Sniffing Helps to Meet: Deterministic Rendezvous of Anonymous Agents in the Grid (2407.14969v1)

Abstract: Two identical anonymous mobile agents have to meet at a node of the infinite oriented grid whose nodes are unlabeled. This problem is known as rendezvous. The agents execute the same deterministic algorithm. Time is divided into rounds, and in each round each agent can either stay idle at the current node or move to an adjacent node. An adversary places the agents at two nodes of the grid at a distance at most $D$, and wakes them up in possibly different rounds. Each agent starts executing the algorithm in its wakeup round.
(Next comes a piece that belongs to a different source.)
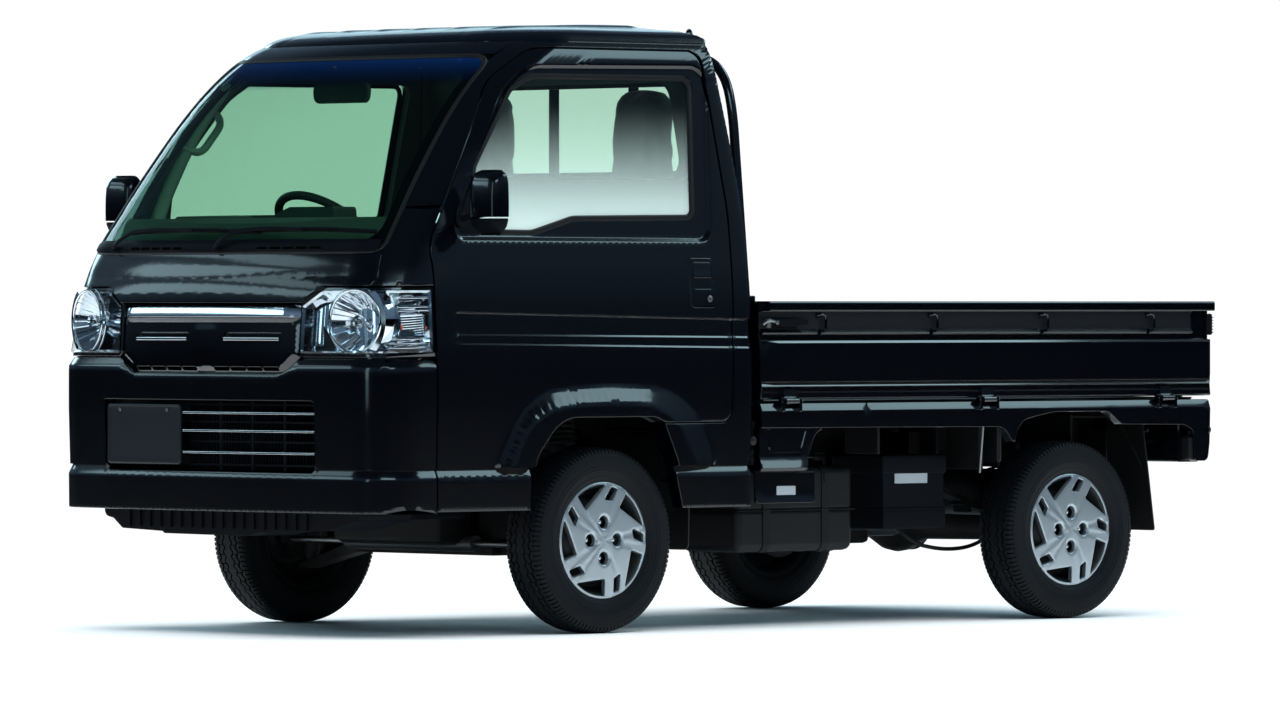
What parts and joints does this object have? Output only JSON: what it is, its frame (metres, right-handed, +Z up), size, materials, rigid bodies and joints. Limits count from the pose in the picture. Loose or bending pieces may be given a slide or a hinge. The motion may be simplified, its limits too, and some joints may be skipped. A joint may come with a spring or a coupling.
{
  "type": "kei truck",
  "caption": "Small cab-over pickup truck: black cab with hinged doors, steered front wheels and a flat bed with fold-down side and rear gates behind a guard frame.",
  "frame": {"origin": "on the ground under the middle of the overall length and width", "axes": "+Z up, nose towards -Y, +X the vehicle's left side"},
  "size_m": [1.736, 3.395, 1.7449],
  "materials": {
    "body_paint": "gloss",
    "body_inner": "satin",
    "bed_paint": "gloss",
    "frame_paint": "satin",
    "black_metal": "matt",
    "spring_steel": "painted black",
    "cast_parts": "as cast",
    "alloy": "as cast",
    "tank_steel": "satin",
    "plate_plastic": "moulded",
    "grille_plastic": "moulded",
    "lamp_lens": "clear",
    "red_lens": "moulded",
    "tinted_glass": "green tint",
    "interior_plastic": "grained",
    "seat_fabric": "woven",
    "black_plastic": "moulded",
    "black_rubber": "moulded",
    "tyre_rubber": "moulded",
    "wheel_cover": "silver paint"
  },
  "bodies": {
    "chassis": {"frame_rails": "frame_paint", "cross_members": "frame_paint", "front_subframe": "frame_paint", "front_struts": "spring_steel", "lower_arms": "cast_parts", "rack_housing": "alloy", "cab_floor": "body_inner", "front_bumper": "body_paint", "number_plate": "plate_plastic", "grille": "grille_plastic", "nose_panel": "body_paint", "headlights": "lamp_lens", "side_frame_left": "body_paint", "side_frame_right": "body_paint", "roof_panel": "body_paint", "back_panel": "body_paint", "windscreen": "tinted_glass", "rear_window": "tinted_glass", "dashboard": "interior_plastic", "steering_column": "interior_plastic", "seats": "seat_fabric", "wipers": "black_metal", "bed_floor": "bed_paint", "bed_sills": "body_paint", "bed_front_wall": "body_paint", "rear_beam": "body_paint", "guard_frame": "body_paint", "tail_lights": "red_lens", "mudguards": "black_rubber", "rear_axle": "cast_parts", "leaf_springs": "spring_steel", "engine": "alloy", "fuel_tank": "tank_steel", "battery_box": "black_plastic", "exhaust": "tank_steel", "brake_cable": "black_rubber"},
    "door_left": {"door_left": "body_paint", "door_glass_left": "tinted_glass", "mirror_left": "black_plastic"},
    "door_right": {"door_right": "body_paint", "door_glass_right": "tinted_glass", "mirror_right": "black_plastic"},
    "gate_left": {"gate_left": "body_paint"},
    "gate_right": {"gate_right": "body_paint"},
    "tailgate": {"tailgate": "body_paint"},
    "knuckle_left": {"knuckle_left": "cast_parts"},
    "knuckle_right": {"knuckle_right": "cast_parts"},
    "steering_rack": {"tie_rods": "cast_parts"},
    "steering_wheel": {"steering_wheel": "interior_plastic"},
    "wheel_front_left": {"tyre_front_left": "tyre_rubber", "rim_front_left": "wheel_cover"},
    "wheel_front_right": {"tyre_front_right": "tyre_rubber", "rim_front_right": "wheel_cover"},
    "wheel_rear_left": {"tyre_rear_left": "tyre_rubber", "rim_rear_left": "wheel_cover"},
    "wheel_rear_right": {"tyre_rear_right": "tyre_rubber", "rim_rear_right": "wheel_cover"}
  },
  "joints": [
    {"name": "steering", "type": "hinge", "parent": "chassis", "child": "knuckle_left", "pos_m": [0.575, -0.8, 0.19], "axis": [-0.1831, 0, 0.9831], "range_deg": [-36, 36]},
    {"name": "steering_right", "type": "hinge", "parent": "chassis", "child": "knuckle_right", "pos_m": [-0.575, -0.8, 0.19], "axis": [0.1831, 0, 0.9831], "range_deg": [-36, 36]},
    {"name": "steering_wheel_turn", "type": "hinge", "parent": "chassis", "child": "steering_wheel", "pos_m": [-0.34, -0.92, 1.139], "axis": [0, 0.6691, 0.7431], "range_deg": [-650, 650]},
    {"name": "rack_slide", "type": "slide", "parent": "chassis", "child": "steering_rack", "axis": [1, 0, 0], "range_m": [-0.066, 0.066]},
    {"name": "door_left_hinge", "type": "hinge", "parent": "chassis", "child": "door_left", "pos_m": [0.7375, -1.449, 0.75], "axis": [0, 0, -1], "range_deg": [0, 65]},
    {"name": "door_right_hinge", "type": "hinge", "parent": "chassis", "child": "door_right", "pos_m": [-0.7375, -1.449, 0.75], "axis": [0, 0, 1], "range_deg": [0, 65]},
    {"name": "gate_left_hinge", "type": "hinge", "parent": "chassis", "child": "gate_left", "pos_m": [0.744, 0.75, 0.659], "axis": [0, 1, 0], "range_deg": [0, 175]},
    {"name": "gate_right_hinge", "type": "hinge", "parent": "chassis", "child": "gate_right", "pos_m": [-0.744, 0.75, 0.659], "axis": [0, -1, 0], "range_deg": [0, 175]},
    {"name": "tailgate_hinge", "type": "hinge", "parent": "chassis", "child": "tailgate", "pos_m": [0, 1.689, 0.659], "axis": [-1, 0, 0], "range_deg": [0, 175]},
    {"name": "wheel_front_left_spin", "type": "hinge", "parent": "knuckle_left", "child": "wheel_front_left", "pos_m": [0.645, -0.8, 0.266], "axis": [1, 0, 0], "continuous": true},
    {"name": "wheel_front_right_spin", "type": "hinge", "parent": "knuckle_right", "child": "wheel_front_right", "pos_m": [-0.645, -0.8, 0.266], "axis": [1, 0, 0], "continuous": true},
    {"name": "wheel_rear_left_spin", "type": "hinge", "parent": "chassis", "child": "wheel_rear_left", "pos_m": [0.645, 1.1, 0.266], "axis": [1, 0, 0], "continuous": true},
    {"name": "wheel_rear_right_spin", "type": "hinge", "parent": "chassis", "child": "wheel_rear_right", "pos_m": [-0.645, 1.1, 0.266], "axis": [1, 0, 0], "continuous": true}
  ],
  "couplings": [
    {"joint": "steering_right", "follows": "steering", "ratio": 1},
    {"joint": "steering_wheel_turn", "follows": "steering", "ratio": 18},
    {"joint": "rack_slide", "follows": "steering", "m_per_rad": 0.103}
  ]
}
If agents cannot leave any marks on visited nodes then they can never meet, even if they start simultaneously at adjacent nodes and know it. Hence, we assume that each agent marks any unmarked node it visits, and that an agent can distinguish if a node it visits has been previously marked or not. The time of a rendezvous algorithm is the number of rounds between the wakeup of the later agent and rendezvous. We ask the question whether the capability of marking nodes enables the agents to meet, and if so, what is the fastest rendezvous algorithm. We consider this problem under three scenarios. First, agents know $D$ but may start with arbitrary delay. Second, they start simultaneously but do not have any {\em a priori} knowledge. Third, most difficult scenario, we do not make any of the above facilitating assumptions. Agents start with arbitrary delay and they do not have any a priori knowledge. We prove that in the first two scenarios rendezvous can be accomplished in time $O(D)$. This is clearly optimal. For the third scenario, we prove that there does not exist any rendezvous algorithm working in time $o(D^{\sqrt{2}})$, and we show an algorithm working in time $O(D^2)$. The above negative result shows a separation between the optimal complexity in the two easier scenarios and the optimal complexity in the most difficult scenario.